__Exercise brief__.
Reproduce the listing below verbatim.

__Collected data__.
--------

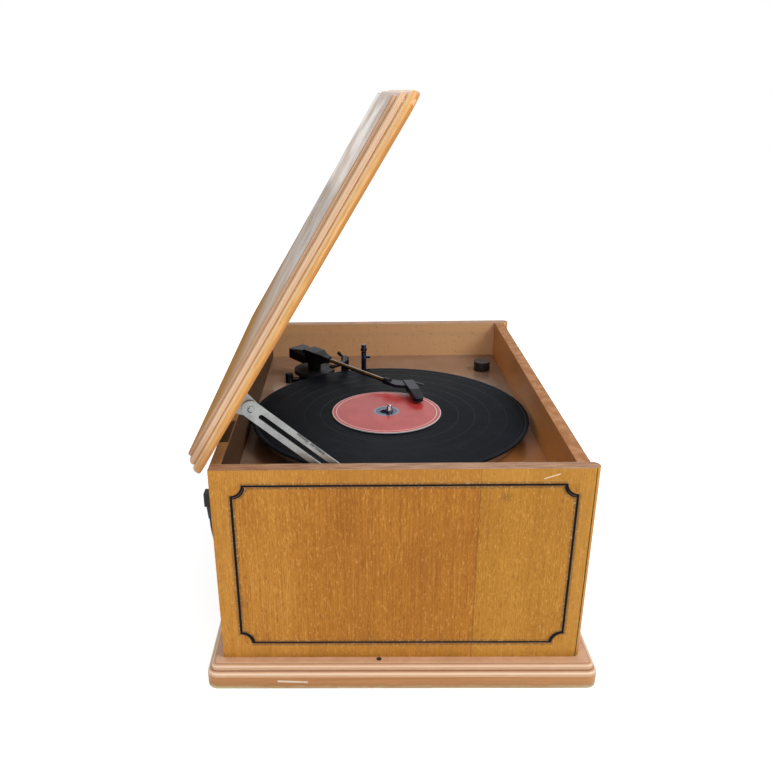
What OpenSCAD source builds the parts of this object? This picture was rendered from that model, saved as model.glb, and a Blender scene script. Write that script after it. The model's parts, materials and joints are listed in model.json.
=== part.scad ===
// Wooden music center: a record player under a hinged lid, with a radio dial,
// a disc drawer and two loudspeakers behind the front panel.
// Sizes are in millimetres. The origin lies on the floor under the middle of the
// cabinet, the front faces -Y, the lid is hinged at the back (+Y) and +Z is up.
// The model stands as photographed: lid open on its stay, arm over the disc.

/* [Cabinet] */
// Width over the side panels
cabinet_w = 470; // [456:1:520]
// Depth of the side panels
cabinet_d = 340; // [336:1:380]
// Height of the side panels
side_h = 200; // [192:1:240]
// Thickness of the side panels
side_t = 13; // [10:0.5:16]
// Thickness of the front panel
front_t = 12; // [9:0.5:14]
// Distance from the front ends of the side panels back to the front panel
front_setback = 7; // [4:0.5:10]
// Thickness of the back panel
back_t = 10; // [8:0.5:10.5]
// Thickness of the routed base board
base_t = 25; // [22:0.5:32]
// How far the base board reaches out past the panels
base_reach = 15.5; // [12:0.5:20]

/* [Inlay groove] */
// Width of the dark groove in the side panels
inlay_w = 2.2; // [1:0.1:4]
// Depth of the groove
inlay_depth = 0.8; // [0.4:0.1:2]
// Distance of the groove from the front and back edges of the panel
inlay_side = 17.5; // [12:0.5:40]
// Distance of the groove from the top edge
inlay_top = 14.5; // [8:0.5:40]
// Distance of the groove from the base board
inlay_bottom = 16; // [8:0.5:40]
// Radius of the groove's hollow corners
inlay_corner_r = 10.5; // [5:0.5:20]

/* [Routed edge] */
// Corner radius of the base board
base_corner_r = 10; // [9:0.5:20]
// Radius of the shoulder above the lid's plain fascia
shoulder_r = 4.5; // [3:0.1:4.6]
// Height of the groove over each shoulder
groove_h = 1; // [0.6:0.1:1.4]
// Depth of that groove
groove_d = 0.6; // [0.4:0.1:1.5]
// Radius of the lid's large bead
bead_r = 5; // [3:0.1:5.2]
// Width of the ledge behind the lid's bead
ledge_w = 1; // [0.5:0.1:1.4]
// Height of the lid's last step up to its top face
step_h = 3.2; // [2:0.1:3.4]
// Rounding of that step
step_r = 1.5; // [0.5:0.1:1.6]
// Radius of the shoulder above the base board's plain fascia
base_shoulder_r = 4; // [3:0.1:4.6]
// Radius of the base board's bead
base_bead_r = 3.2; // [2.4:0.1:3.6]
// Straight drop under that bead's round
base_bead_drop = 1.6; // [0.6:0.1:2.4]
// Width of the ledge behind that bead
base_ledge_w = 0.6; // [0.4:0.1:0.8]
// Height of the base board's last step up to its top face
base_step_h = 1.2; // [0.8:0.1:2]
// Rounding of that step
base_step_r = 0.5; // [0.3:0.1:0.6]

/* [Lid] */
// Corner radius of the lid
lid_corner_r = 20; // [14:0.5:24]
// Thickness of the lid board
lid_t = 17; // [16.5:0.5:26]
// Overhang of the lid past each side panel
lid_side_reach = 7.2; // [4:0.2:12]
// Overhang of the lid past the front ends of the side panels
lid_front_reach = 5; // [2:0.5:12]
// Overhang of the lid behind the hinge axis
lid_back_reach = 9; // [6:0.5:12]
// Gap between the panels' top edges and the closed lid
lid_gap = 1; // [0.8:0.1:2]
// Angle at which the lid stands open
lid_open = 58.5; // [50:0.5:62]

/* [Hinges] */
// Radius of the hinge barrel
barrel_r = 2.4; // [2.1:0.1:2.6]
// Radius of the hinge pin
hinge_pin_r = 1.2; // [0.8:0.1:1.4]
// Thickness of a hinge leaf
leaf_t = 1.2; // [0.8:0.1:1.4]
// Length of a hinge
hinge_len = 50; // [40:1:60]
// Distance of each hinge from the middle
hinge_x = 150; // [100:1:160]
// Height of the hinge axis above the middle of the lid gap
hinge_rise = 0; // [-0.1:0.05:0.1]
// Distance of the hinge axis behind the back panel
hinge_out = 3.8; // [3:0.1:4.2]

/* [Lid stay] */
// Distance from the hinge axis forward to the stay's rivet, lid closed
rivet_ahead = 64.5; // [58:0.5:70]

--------

__Result of the exercise__.
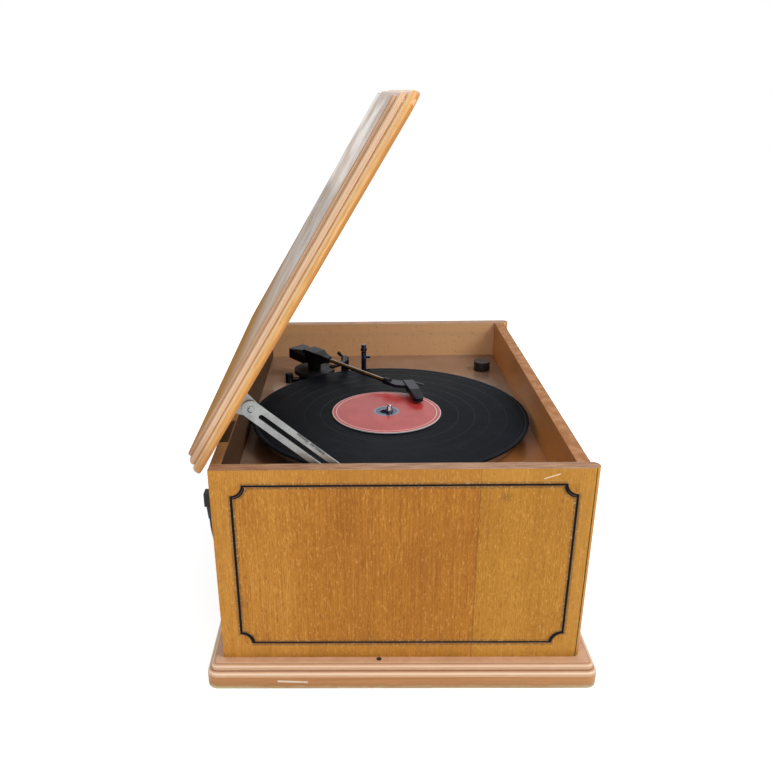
What OpenSCAD source builds the parts of this object? This picture was rendered from that model, saved as model.glb, and a Blender scene script. Write that script after it. The model's parts, materials and joints are listed in model.json.
=== part.scad ===
// Wooden music center: a record player under a hinged lid, with a radio dial,
// a disc drawer and two loudspeakers behind the front panel.
// Sizes are in millimetres. The origin lies on the floor under the middle of the
// cabinet, the front faces -Y, the lid is hinged at the back (+Y) and +Z is up.
// The model stands as photographed: lid open on its stay, arm over the disc.

/* [Cabinet] */
// Width over the side panels
cabinet_w = 470; // [456:1:520]
// Depth of the side panels
cabinet_d = 340; // [336:1:380]
// Height of the side panels
side_h = 200; // [192:1:240]
// Thickness of the side panels
side_t = 13; // [10:0.5:16]
// Thickness of the front panel
front_t = 12; // [9:0.5:14]
// Distance from the front ends of the side panels back to the front panel
front_setback = 7; // [4:0.5:10]
// Thickness of the back panel
back_t = 10; // [8:0.5:10.5]
// Thickness of the routed base board
base_t = 25; // [22:0.5:32]
// How far the base board reaches out past the panels
base_reach = 15.5; // [12:0.5:20]

/* [Inlay groove] */
// Width of the dark groove in the side panels
inlay_w = 2.2; // [1:0.1:4]
// Depth of the groove
inlay_depth = 0.8; // [0.4:0.1:2]
// Distance of the groove from the front and back edges of the panel
inlay_side = 17.5; // [12:0.5:40]
// Distance of the groove from the top edge
inlay_top = 14.5; // [8:0.5:40]
// Distance of the groove from the base board
inlay_bottom = 16; // [8:0.5:40]
// Radius of the groove's hollow corners
inlay_corner_r = 10.5; // [5:0.5:20]

/* [Routed edge] */
// Corner radius of the base board
base_corner_r = 10; // [9:0.5:20]
// Radius of the shoulder above the lid's plain fascia
shoulder_r = 4.5; // [3:0.1:4.6]
// Height of the groove over each shoulder
groove_h = 1; // [0.6:0.1:1.4]
// Depth of that groove
groove_d = 0.6; // [0.4:0.1:1.5]
// Radius of the lid's large bead
bead_r = 5; // [3:0.1:5.2]
// Width of the ledge behind the lid's bead
ledge_w = 1; // [0.5:0.1:1.4]
// Height of the lid's last step up to its top face
step_h = 3.2; // [2:0.1:3.4]
// Rounding of that step
step_r = 1.5; // [0.5:0.1:1.6]
// Radius of the shoulder above the base board's plain fascia
base_shoulder_r = 4; // [3:0.1:4.6]
// Radius of the base board's bead
base_bead_r = 3.2; // [2.4:0.1:3.6]
// Straight drop under that bead's round
base_bead_drop = 1.6; // [0.6:0.1:2.4]
// Width of the ledge behind that bead
base_ledge_w = 0.6; // [0.4:0.1:0.8]
// Height of the base board's last step up to its top face
base_step_h = 1.2; // [0.8:0.1:2]
// Rounding of that step
base_step_r = 0.5; // [0.3:0.1:0.6]

/* [Lid] */
// Corner radius of the lid
lid_corner_r = 20; // [14:0.5:24]
// Thickness of the lid board
lid_t = 17; // [16.5:0.5:26]
// Overhang of the lid past each side panel
lid_side_reach = 7.2; // [4:0.2:12]
// Overhang of the lid past the front ends of the side panels
lid_front_reach = 5; // [2:0.5:12]
// Overhang of the lid behind the hinge axis
lid_back_reach = 9; // [6:0.5:12]
// Gap between the panels' top edges and the closed lid
lid_gap = 1; // [0.8:0.1:2]
// Angle at which the lid stands open
lid_open = 58.5; // [50:0.5:62]

/* [Hinges] */
// Radius of the hinge barrel
barrel_r = 2.4; // [2.1:0.1:2.6]
// Radius of the hinge pin
hinge_pin_r = 1.2; // [0.8:0.1:1.4]
// Thickness of a hinge leaf
leaf_t = 1.2; // [0.8:0.1:1.4]
// Length of a hinge
hinge_len = 50; // [40:1:60]
// Distance of each hinge from the middle
hinge_x = 150; // [100:1:160]
// Height of the hinge axis above the middle of the lid gap
hinge_rise = 0; // [-0.1:0.05:0.1]
// Distance of the hinge axis behind the back panel
hinge_out = 3.8; // [3:0.1:4.2]

/* [Lid stay] */
// Distance from the hinge axis forward to the stay's rivet, lid closed
rivet_ahead = 64.5; // [58:0.5:70]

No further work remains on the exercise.